The final pair of songs are great summaries of the album as a whole. “I.C.E.” oscillates and shifts between Jaga Jazzist-style atmospherics and humid jazz; “Age” slows down to a crawl that is almost too sluggish: as a wash of reverb from the percussion threatens to drown out everything, excitable whooshing synths provide a modern counterpoint to the New Orleans funeral jazz stylings of the brass and guitar.

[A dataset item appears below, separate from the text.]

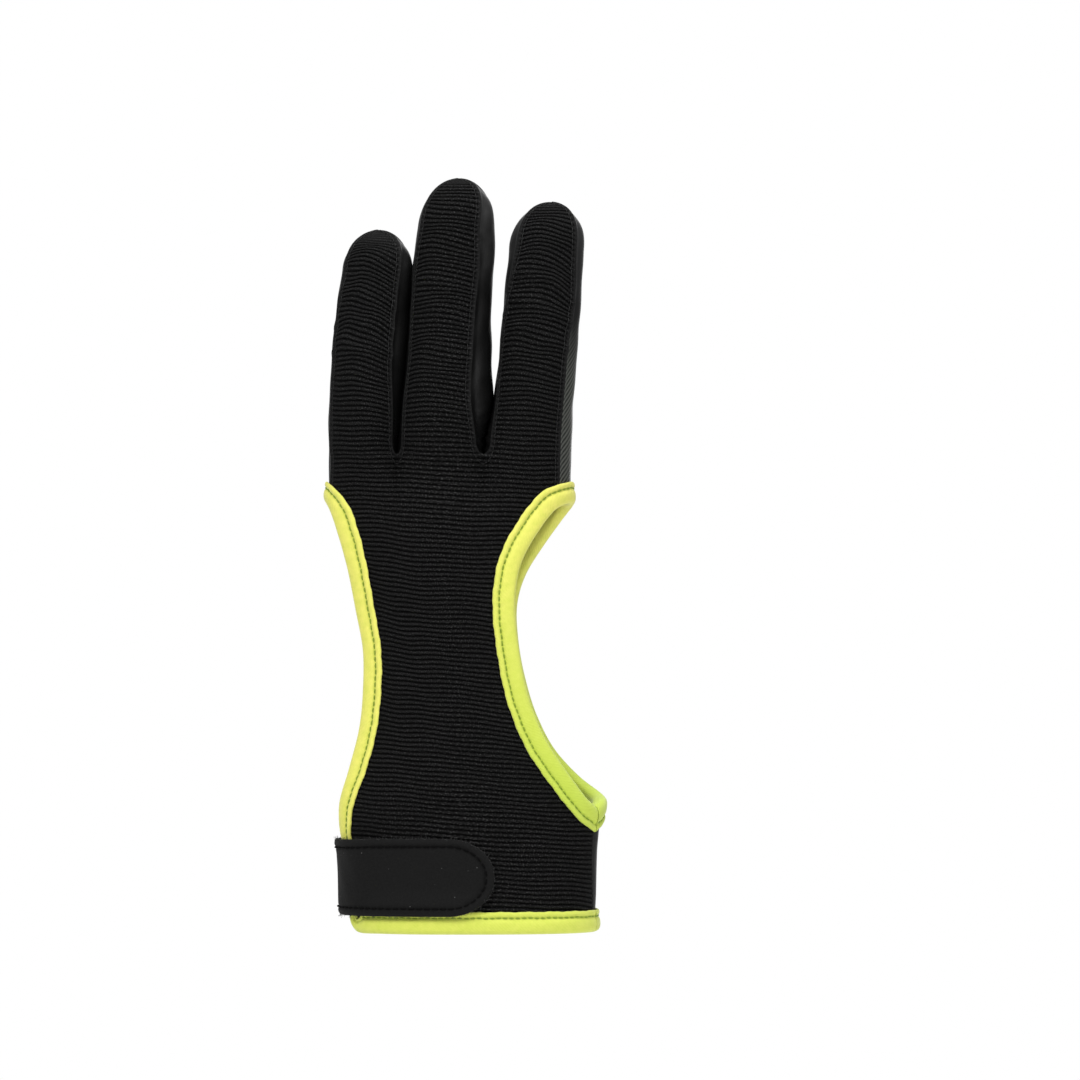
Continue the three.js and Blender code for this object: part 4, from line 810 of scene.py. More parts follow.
twill = node(tree, "ShaderNodeTexWave", {"Vector": weave.outputs["Vector"], "Scale": 1 / (0.8 * math.pi)},
             wave_type="BANDS", bands_direction="DIAGONAL")
cords = node(tree, "ShaderNodeMix", {"Factor": twill.outputs["Fac"], "A": colour("#1A1C1A"), "B": colour("#5C5E59")},
             data_type="RGBA")
cloth = node(tree, "ShaderNodeMix", {"Factor": backing.outputs["Fac"], "A": tone.outputs["Result"],
                                     "B": cords.outputs["Result"]}, data_type="RGBA")
tree.links.new(cloth.outputs["Result"], shader.inputs["Base Color"])
gloss = node(tree, "ShaderNodeMapRange", {0: clouds.outputs["Fac"], 1: 0.3, 2: 0.7, 3: 0.33, 4: 0.48})
stretched = node(tree, "ShaderNodeMapRange", {0: height.outputs["Fac"], 1: 138.0, 2: 158.0, 3: 0.12, 4: 0.0})
polish = node(tree, "ShaderNodeMath", {0: gloss.outputs[0], 1: stretched.outputs[0]}, operation="SUBTRACT")
tree.links.new(polish.outputs[0], shader.inputs["Roughness"])
raised = node(tree, "ShaderNodeMix", {"Factor": backing.outputs["Fac"], "A": grain.outputs["Distance"],
                                      "B": twill.outputs["Fac"]}, data_type="FLOAT")
bump = node(tree, "ShaderNodeBump", {"Height": raised.outputs["Result"], "Strength": 0.25, "Distance": 0.0001})
tree.links.new(bump.outputs[0], shader.inputs["Normal"])


def web_wall(name, lower, upper, puffs, folds_of, node_name):
    steps = 12
    down, up = down_the_side(lower, 1), down_the_side(upper, -1)[::-1]
    low, high = round_the_web(lower, 1, steps)[::-1], round_the_web(upper, -1, steps)[1:]
    rows = np.concatenate([puffed(np.concatenate([down, low]), 1, puffs["height"], puffs["right"]),
                           puffed(np.concatenate([high, up]), -1, puffs["height"], puffs["left"])])
    return laid_wall(name, rows, (0, -1), True, folds_of, node_name)


def drawn_over_root(line, share):
    """Draws one line of a side wall straight past the finger's root, where the wall stretches over a hollow."""
    low, high = HAND_LENGTH - 8, HAND_LENGTH + 12
    height, span = line[:, 2].copy(), high - low
    before, start, end, after = (np.array([np.interp(at, height[::-1], line[::-1, axis]) for axis in (0, 1)])
                                 for at in (low - 1, low, high, high + 1))
    t = ((height - low) / span)[:, None]
    curve = (start * (1 + 2 * t) * (1 - t) ** 2 + end * t * t * (3 - 2 * t)
             + (start - before) * span * t * (1 - t) ** 2 + (after - end) * span * t * t * (t - 1))
    inside = (height > low) & (height < high)
    line[inside, :2] = mix(line[inside, :2], curve[inside], share)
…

Ultimately, Security still isn’t quite the original and break-out piece of music I’d hoped it would be, but that’s not for want of trying. Musically, it never fails to excite, or at least evoke some kind of strong passion, but it still gets out of its comfort zone frustratingly rarely. That twenty-five minutes of it are still devoted to Talkatif-style jams do little to dispel the preconception that Antibalas are still thoroughly in awe of their progenitors. Nevertheless, when Security does do things a little differently, it succeeds so outrageously that you wonder why they don’t mess with the formula more often. Very often, you can see the influence of John McEntire struggling to do more than add some sonic bells and whistles, when what you really dream of – a full-blooded Tortoise-Antibalas hybrid – is only manifest on a few occasions. When it does so, it gets it spot on – the end of the album is right up there, on a par with TNT’s “Everglade”. I was left with a slightly false emotion of enjoyment – I loved every minute of it, without being challenged as often as I’d like. But have no doubts – it’s a lot of fun, and it’s certainly less of an imitation product than one might have feared given Antibalas’s previous output. Be sure to track it down. If you can.